The original thin lacquer finish shows some general wear throughout, with checking, scratches, dings and rubbed away spots in numerous areas. The top shows a noticeable case bite in between the f-hole and the binding on the bass side and a long scratch just below the pickguard. Under the crossbar of the tailpiece it is dinged from decades of errant string ends, and there is a long scratch by the forward edge of the pickguard. The only large area of finish worn away is on the back of the neck, which is down to the original clear undercoat for much of its length.

There are two very small filled screw holes in the top, one just beyond the fingerboard extension next to the bass "E" string, the other under the pickguard next to the corresponding treble "E" string.
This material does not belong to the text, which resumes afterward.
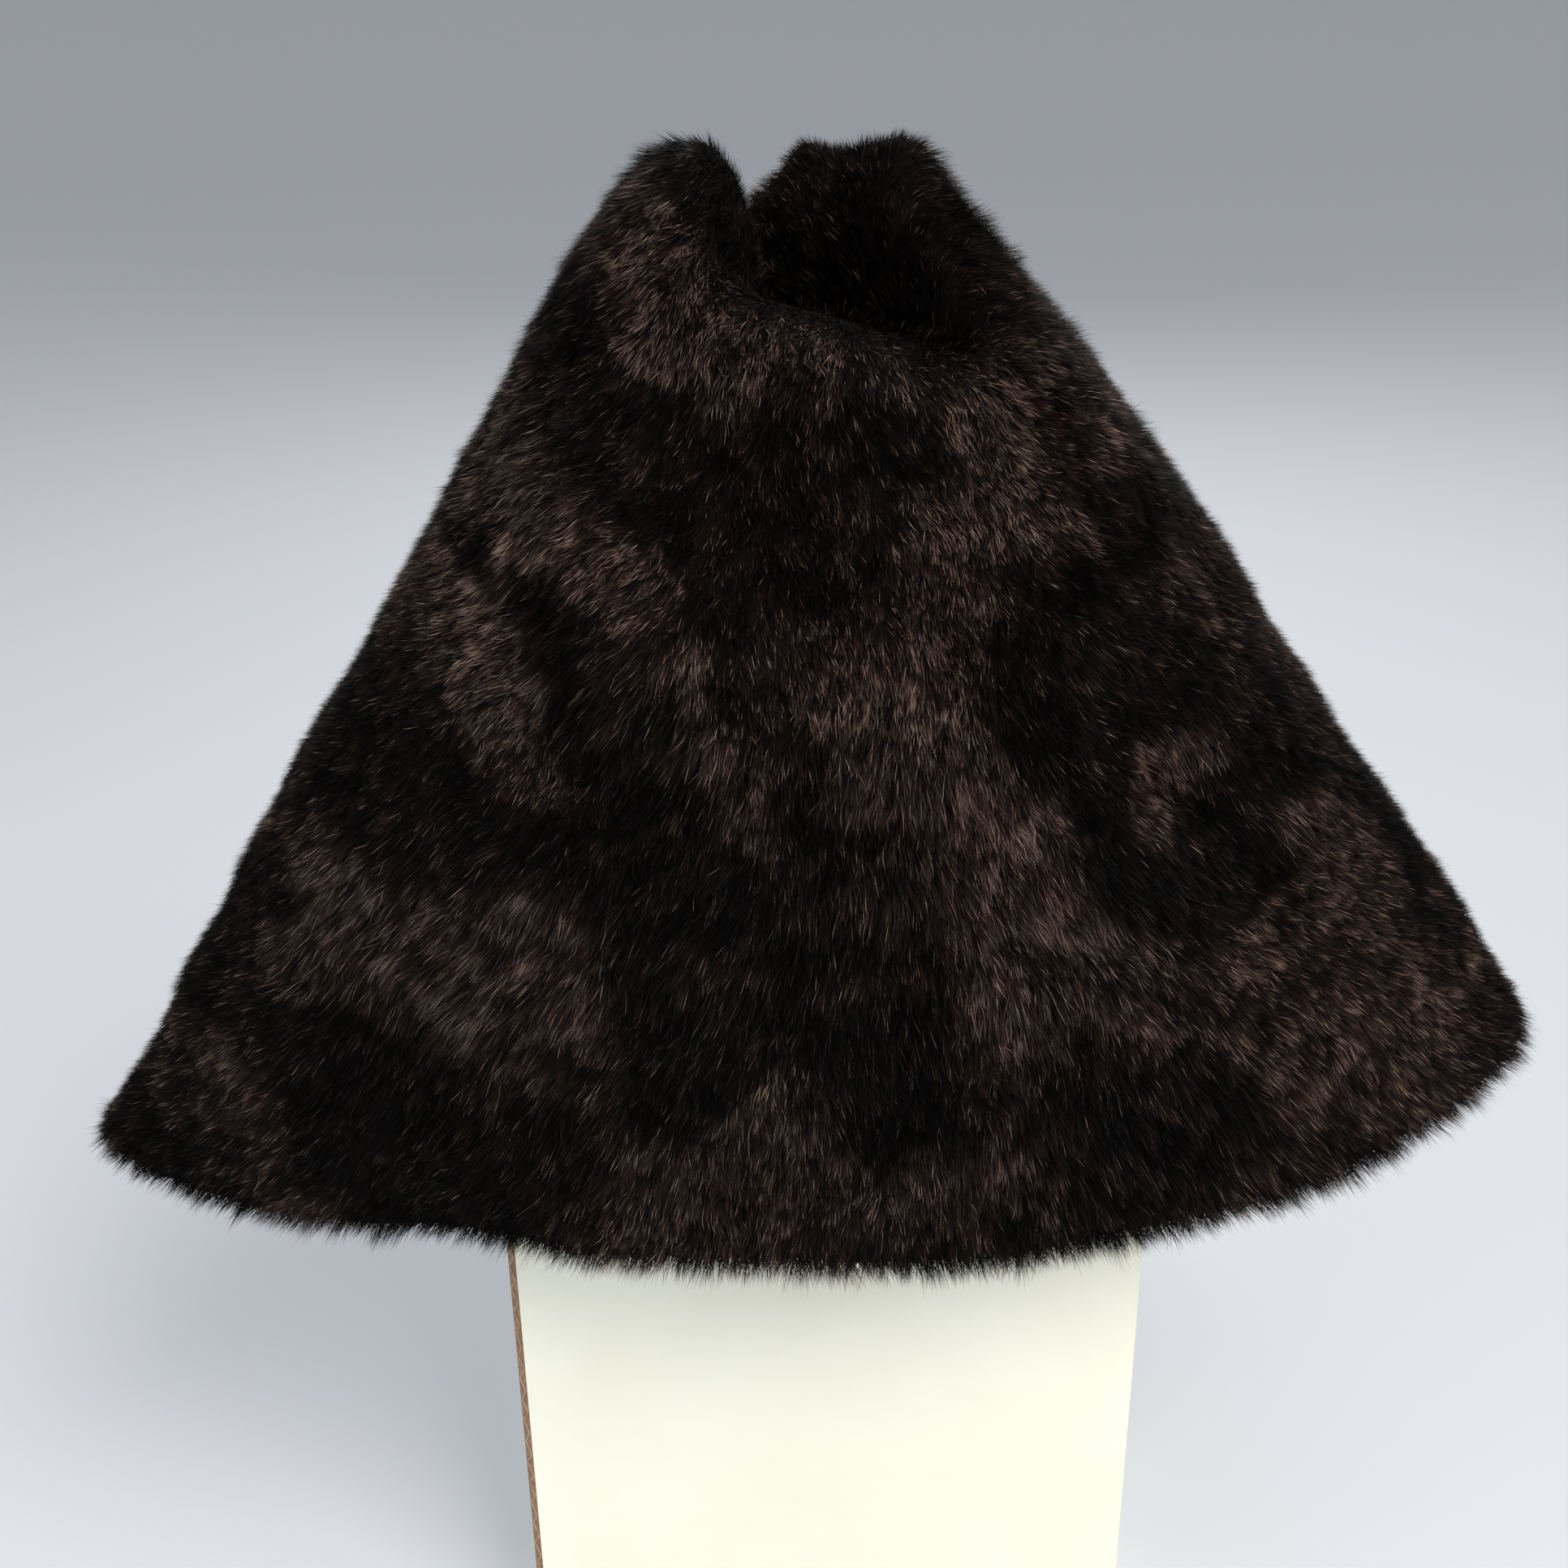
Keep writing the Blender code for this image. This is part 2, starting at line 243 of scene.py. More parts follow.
lay = {
    "apex": 0.25,
    "fanOut": 1.7,
    "crownFrom": 0.150,
    "crownOver": 0.030,
    "dentX": 0.002,
    "turn": 30,
    "turnSize": 0.030,
    "fineTurn": 18,
    "fineTurnSize": 0.010,
    "lift": 37,
    "liftSpread": 13,
    "liftSize": 0.014,
    "crownLift": 6,
    "lipLift": -14,
    "tuftSize": 0.008,
    "tuftLength": 0.9,
    "rimLength": 0.8,
    "dentLength": 0.70,
    "tone": 0.355,
    "toneReach": 0.27,
    # painted light: how much lighter the pile is painted towards the top
    "paintedLightRise": 0.8,
    "toneSpread": 0.34,
    "toneSize": 0.024,
    "mottles": ((0.0085, 0.20), (0.0045, 0.20)),
    "ragged": ((0.011, 0.004), (0.005, 0.003)),
    # painted shade inside the pushed-in dent
    "dentShade": -0.16,
    # painted shade on the crown's crest: darker at its back and right, a little darker along the front lip
    "ridgeShade": -0.16,
    "lipShade": -0.08,
    "lipLength": 0.15,
    "frontShare": 0.2,
    # how strongly the painted sheen and painted shade patches count on the front
    "patchShare": 1.1,
    "patchSize": 0.75,
    "patchOver": 0.004,
    "patchDrop": 0.0018,
}

# Painted sheen and painted shade: in the patches below, the pile's tone is painted lighter where it would
# catch the light and darker where it would lie in shade.
# Patches of the front where the pile lies with the light or against it. Each runs along a line between two
# pixels of the photograph, and the script works out where on the fur they lie.
patchColumns = ("name", "x1", "y1", "x2", "y2", "radius", "tone")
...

These are likely the result of a DeArmond style pickup having been mounted in the neck position at some point in the past. The original label has fallen out, but the serial number was hand-penciled underneath it and is still clearly visible. The original factory order number was poorly stamped and has faded mostly away but is visible as "98xx".

The guitar shows only some inconspicuous repair work, unlike many L-5's of this vintage that have been heavily rebuilt. There is one neatly repaired top crack under the tailpiece on the bass side of the center seam running from the tailblock to the bridge. As noted the bridge top, tailpiece crossbar, pickguard and tuners are reproductions. As noted it has been refretted, possibly more than once and the current wire is smaller than most modern refrets and has virtually no wear.

While bearing some scars from a long active life this L-5 remains an exceptional player's tool with another century of music in it, at least. It plays beautifully and the sound is truly sublime, one of the most delightful arch top guitars it has been our pleasure to handle. The original case is still with it, somewhat worn but fully functional. Overall Excellent - Condition.